Realistically, demanding that the legislature surmount its partisan paralysis to even tie its shoes is asking a lot. So why bother asking for more? Because if we don’t, we end up with Joe Lieberman.
This week, Connecticut’s junior senator spoke at a conference hosted by John Hagee, who spews such anti-Catholic venom he doesn’t deserve the title Reverend.
Oddly enough, Hagee runs Christians United for Israel, a powerful lobby group that believes roughly the Rapture can only come with a strong Israel. Therefore, the route to the kingdom of heaven for God’s chosen 144,000 goes through a nuclear holocaust in Iran.
Ned Lamont alone cannot demand that Lieberman back away from the abyss of hatred and bloodlust. We all need to say loud and proud that we are a big human family and nuclear war is not an option.
Although I’m not even sure the allegedly hopeful Sen. Barack Obama believes that, either. He has discussed surgical nuclear missile strikes in Iran if needed. And then he just sold us down the river on FISA, the Foreign Intelligence Surveillance Act.

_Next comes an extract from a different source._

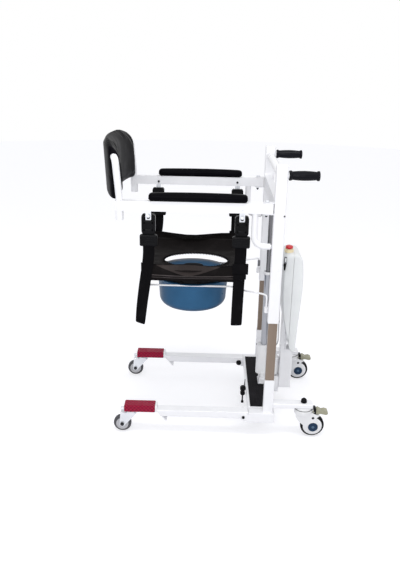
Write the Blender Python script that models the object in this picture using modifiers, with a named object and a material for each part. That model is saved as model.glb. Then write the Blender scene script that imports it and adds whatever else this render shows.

Back in December, Barack promised us he would not support any Senate bill which granted telecommunications corporations immunity for helping George W. Bush illegally spy on American citizens.
This past month, Obama changed his mind, and voted to legalize Bush’s program which shreds the Fourth Amendment protections against unlawful search and seizure. What liberties won’t we sacrifice to win this phantom war on terror?
Obama has moved so far to the center right that I wish I didn’t chase his comet in February’s primary. I still think he is the better option than McCain. Yet I think we can make him better by putting pressure on him, by making demands on him.
For that reason, I’ve been collecting signatures for Ralph Nader this past week or so. Polls show Barack coasting through Connecticut by 20 points. And what does he give us for our unconditional support? Treason with FISA? Warmongering until 2010?
I get bend-the-pen-in-my-hands frustrated when I am out petitioning to get Nader on the ballot and nine of ten refuse to sign. Two of those will say it's because they think signing will hurt Obama’s chances. That is an advanced form of ignorance, and shows how easily manipulated even smart people are.
Understanding there is a winner take all system, no one takes votes from anyone else. All candidates earn their totals. And if you know enough that Ralph Nader got one percent of the vote in Florida in 2000, and Al Gore lost by less than one percent, then you need to take it the next step and stop blaming one man for the failure of our entire civil society to demand that George W. Bush and his henchman fairly count all the votes.
The Bush crime syndicate managed to steal not one but two elections because on average an additional three in ten people I approach for signatures are not registered to vote. They just “don’t pay attention to politics."
Another one of those ten (making it six rejections) will confuse signing petitions with voting. The seventh out of ten will ask “You mean you have to petition to get on the ballot?” The eighth person will ask “Who is Ralph Nader?” The first basemen for the 1972 St. Louis Cardinals?
The ninth person may take the clipboard, think for a moment about supporting free speech, ballot access and the right to petition the government for a redress of grievances, then decide that they don’t want to share their birthday or address.
If not that, then there is the joker who signs someone else’s name, or the well-wisher who signs but is not registered, or gives the wrong birthday. They signed to make me feel better.
I could use the pick-me-up, because getting rejected nine of ten times is often disheartening. Having my time wasted on a signature that will be rejected is quite possible worse. A president who demanded a civics curriculum in our schools that taught people about elections, and how we run out government would be good. But the one candidate who does that is having trouble collecting signatures.
So persevere we must, because while Barack and Iraqi prime minister (and U.S.-installed puppet) Nouri Al-Maliki and now maybe even Bush talk about withdrawal in a distant 2010, we need an anti-war candidate on the ballot who demands immediate withdrawal.
Without making demands, we get nothing.